Information supplied ->
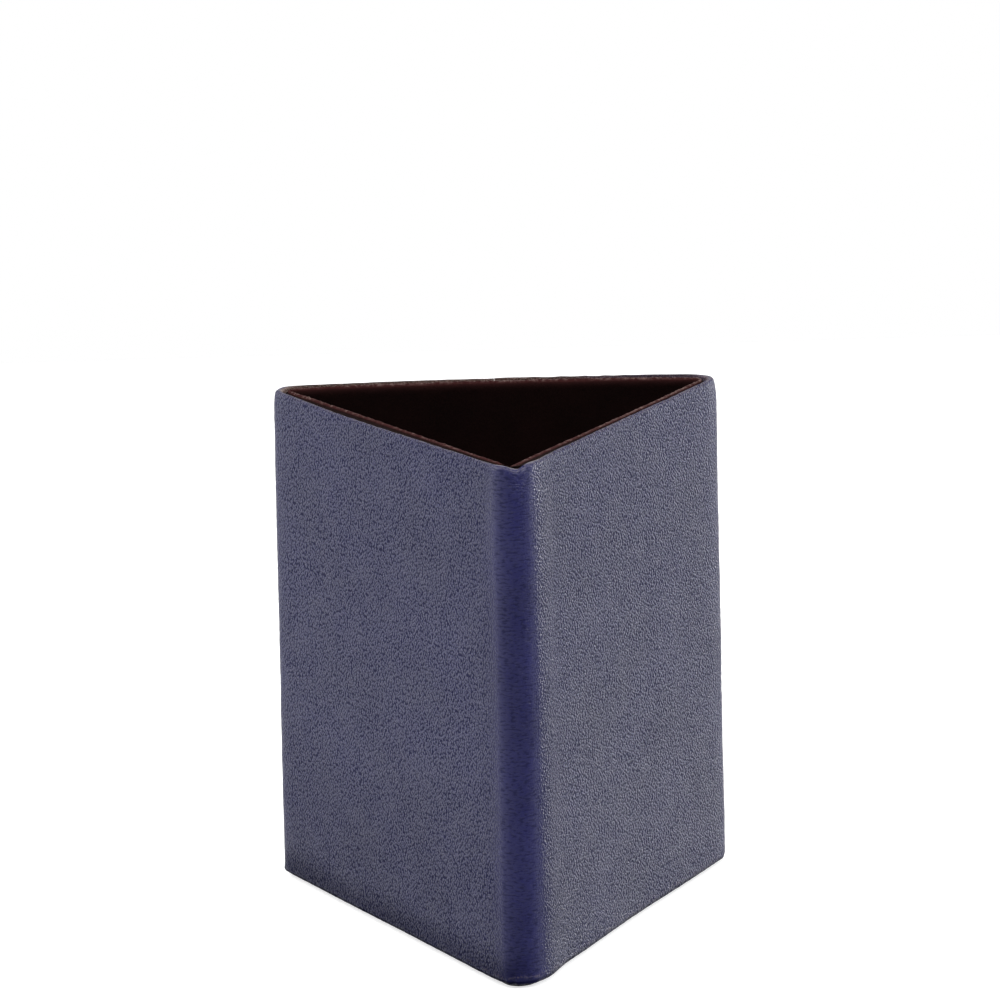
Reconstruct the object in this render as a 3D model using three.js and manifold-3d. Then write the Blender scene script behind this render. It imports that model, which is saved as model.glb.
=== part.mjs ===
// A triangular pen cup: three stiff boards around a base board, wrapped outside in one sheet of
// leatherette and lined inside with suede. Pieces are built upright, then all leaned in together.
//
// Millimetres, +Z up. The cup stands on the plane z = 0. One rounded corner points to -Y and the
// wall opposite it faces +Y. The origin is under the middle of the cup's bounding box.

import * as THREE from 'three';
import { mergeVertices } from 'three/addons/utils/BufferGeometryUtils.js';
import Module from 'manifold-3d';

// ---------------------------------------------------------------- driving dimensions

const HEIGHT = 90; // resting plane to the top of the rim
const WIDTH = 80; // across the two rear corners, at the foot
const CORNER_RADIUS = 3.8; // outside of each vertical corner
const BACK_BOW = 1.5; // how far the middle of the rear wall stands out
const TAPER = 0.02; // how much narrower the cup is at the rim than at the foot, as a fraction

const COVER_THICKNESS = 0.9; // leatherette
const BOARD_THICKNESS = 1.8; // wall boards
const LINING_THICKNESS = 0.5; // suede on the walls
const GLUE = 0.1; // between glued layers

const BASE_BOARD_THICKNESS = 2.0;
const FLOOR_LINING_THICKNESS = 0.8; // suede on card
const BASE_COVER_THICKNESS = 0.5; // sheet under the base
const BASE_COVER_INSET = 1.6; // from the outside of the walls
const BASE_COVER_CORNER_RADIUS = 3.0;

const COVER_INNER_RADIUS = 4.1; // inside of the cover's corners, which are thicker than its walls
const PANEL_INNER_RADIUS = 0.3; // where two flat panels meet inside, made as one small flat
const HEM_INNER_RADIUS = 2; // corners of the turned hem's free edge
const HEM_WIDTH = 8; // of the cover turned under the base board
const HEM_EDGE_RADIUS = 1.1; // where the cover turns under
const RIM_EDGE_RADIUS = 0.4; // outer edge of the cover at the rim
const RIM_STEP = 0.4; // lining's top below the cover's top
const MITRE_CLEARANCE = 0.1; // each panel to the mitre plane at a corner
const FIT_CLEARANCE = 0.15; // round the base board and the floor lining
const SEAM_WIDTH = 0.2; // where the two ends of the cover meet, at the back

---

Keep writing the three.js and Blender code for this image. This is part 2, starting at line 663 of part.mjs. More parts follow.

--

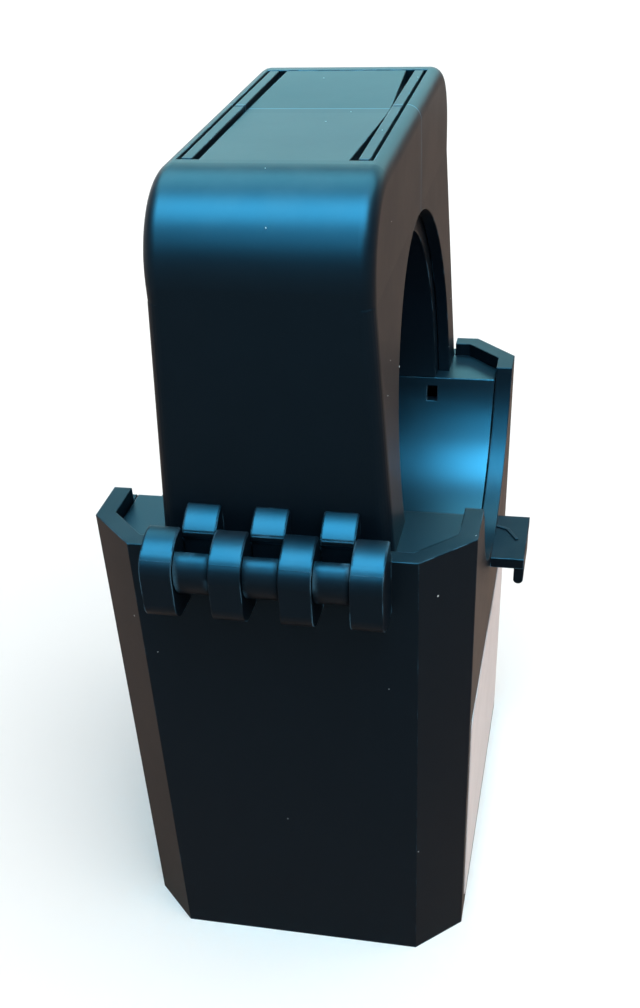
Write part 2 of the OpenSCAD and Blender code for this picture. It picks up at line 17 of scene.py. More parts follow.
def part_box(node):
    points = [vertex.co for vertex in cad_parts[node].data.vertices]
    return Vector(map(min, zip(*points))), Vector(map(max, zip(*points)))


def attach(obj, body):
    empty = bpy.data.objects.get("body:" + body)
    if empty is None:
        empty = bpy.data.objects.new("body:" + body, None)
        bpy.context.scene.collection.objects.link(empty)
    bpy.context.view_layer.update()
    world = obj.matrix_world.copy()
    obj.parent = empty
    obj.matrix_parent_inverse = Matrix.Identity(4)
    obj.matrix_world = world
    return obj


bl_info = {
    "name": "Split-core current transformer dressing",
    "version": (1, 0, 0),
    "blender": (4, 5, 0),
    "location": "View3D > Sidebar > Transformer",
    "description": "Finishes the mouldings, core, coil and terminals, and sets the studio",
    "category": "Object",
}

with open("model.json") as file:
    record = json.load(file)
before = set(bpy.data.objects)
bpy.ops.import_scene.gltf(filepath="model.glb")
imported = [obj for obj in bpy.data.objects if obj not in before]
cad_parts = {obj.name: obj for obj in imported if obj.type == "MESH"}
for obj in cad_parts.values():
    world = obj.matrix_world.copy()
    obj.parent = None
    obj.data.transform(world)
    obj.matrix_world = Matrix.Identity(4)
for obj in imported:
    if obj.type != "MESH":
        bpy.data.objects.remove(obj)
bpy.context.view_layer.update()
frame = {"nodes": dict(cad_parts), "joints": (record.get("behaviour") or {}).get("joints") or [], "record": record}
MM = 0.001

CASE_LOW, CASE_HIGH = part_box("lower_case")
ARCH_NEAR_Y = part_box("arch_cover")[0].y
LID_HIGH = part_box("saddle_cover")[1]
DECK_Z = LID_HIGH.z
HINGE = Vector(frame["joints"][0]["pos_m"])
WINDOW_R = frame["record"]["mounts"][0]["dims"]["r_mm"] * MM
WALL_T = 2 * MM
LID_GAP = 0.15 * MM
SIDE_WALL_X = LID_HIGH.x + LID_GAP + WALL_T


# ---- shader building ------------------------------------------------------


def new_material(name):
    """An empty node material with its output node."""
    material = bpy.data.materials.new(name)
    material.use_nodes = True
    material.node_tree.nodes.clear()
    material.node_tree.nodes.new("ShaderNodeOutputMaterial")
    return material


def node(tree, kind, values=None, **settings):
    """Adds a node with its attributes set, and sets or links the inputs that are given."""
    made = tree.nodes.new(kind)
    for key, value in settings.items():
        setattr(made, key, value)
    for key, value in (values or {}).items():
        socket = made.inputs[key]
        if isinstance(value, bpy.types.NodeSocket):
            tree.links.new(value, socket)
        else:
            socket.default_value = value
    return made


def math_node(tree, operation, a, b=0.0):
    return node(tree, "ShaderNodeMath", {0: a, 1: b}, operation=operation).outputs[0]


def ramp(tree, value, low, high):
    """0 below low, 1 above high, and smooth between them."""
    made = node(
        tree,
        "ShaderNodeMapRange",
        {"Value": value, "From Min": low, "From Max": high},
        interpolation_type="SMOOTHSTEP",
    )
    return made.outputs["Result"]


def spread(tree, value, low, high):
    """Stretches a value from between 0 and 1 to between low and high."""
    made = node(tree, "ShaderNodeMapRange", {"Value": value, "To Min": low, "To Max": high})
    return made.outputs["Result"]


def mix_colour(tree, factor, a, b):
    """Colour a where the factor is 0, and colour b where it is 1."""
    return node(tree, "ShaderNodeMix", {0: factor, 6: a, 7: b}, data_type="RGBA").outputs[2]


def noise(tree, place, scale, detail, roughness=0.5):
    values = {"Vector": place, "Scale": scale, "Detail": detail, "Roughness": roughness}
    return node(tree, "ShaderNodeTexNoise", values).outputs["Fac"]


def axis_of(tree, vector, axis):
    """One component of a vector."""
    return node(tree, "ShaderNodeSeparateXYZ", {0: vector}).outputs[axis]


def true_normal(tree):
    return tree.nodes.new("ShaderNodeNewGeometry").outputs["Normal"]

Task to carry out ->
Give back exactly the lines running from the line that contains "zip(*points))), Vector(map(max, zip(*points)))" through the line that contains "SIDE_WALL_X = LID_HIGH.x + LID_GAP + WALL_T", and nothing outside them.

Task solution ->
    return Vector(map(min, zip(*points))), Vector(map(max, zip(*points)))


def attach(obj, body):
    empty = bpy.data.objects.get("body:" + body)
    if empty is None:
        empty = bpy.data.objects.new("body:" + body, None)
        bpy.context.scene.collection.objects.link(empty)
    bpy.context.view_layer.update()
    world = obj.matrix_world.copy()
    obj.parent = empty
    obj.matrix_parent_inverse = Matrix.Identity(4)
    obj.matrix_world = world
    return obj


bl_info = {
    "name": "Split-core current transformer dressing",
    "version": (1, 0, 0),
    "blender": (4, 5, 0),
    "location": "View3D > Sidebar > Transformer",
    "description": "Finishes the mouldings, core, coil and terminals, and sets the studio",
    "category": "Object",
}

with open("model.json") as file:
    record = json.load(file)
before = set(bpy.data.objects)
bpy.ops.import_scene.gltf(filepath="model.glb")
imported = [obj for obj in bpy.data.objects if obj not in before]
cad_parts = {obj.name: obj for obj in imported if obj.type == "MESH"}
for obj in cad_parts.values():
    world = obj.matrix_world.copy()
    obj.parent = None
    obj.data.transform(world)
    obj.matrix_world = Matrix.Identity(4)
for obj in imported:
    if obj.type != "MESH":
        bpy.data.objects.remove(obj)
bpy.context.view_layer.update()
frame = {"nodes": dict(cad_parts), "joints": (record.get("behaviour") or {}).get("joints") or [], "record": record}
MM = 0.001

CASE_LOW, CASE_HIGH = part_box("lower_case")
ARCH_NEAR_Y = part_box("arch_cover")[0].y
LID_HIGH = part_box("saddle_cover")[1]
DECK_Z = LID_HIGH.z
HINGE = Vector(frame["joints"][0]["pos_m"])
WINDOW_R = frame["record"]["mounts"][0]["dims"]["r_mm"] * MM
WALL_T = 2 * MM
LID_GAP = 0.15 * MM
SIDE_WALL_X = LID_HIGH.x + LID_GAP + WALL_T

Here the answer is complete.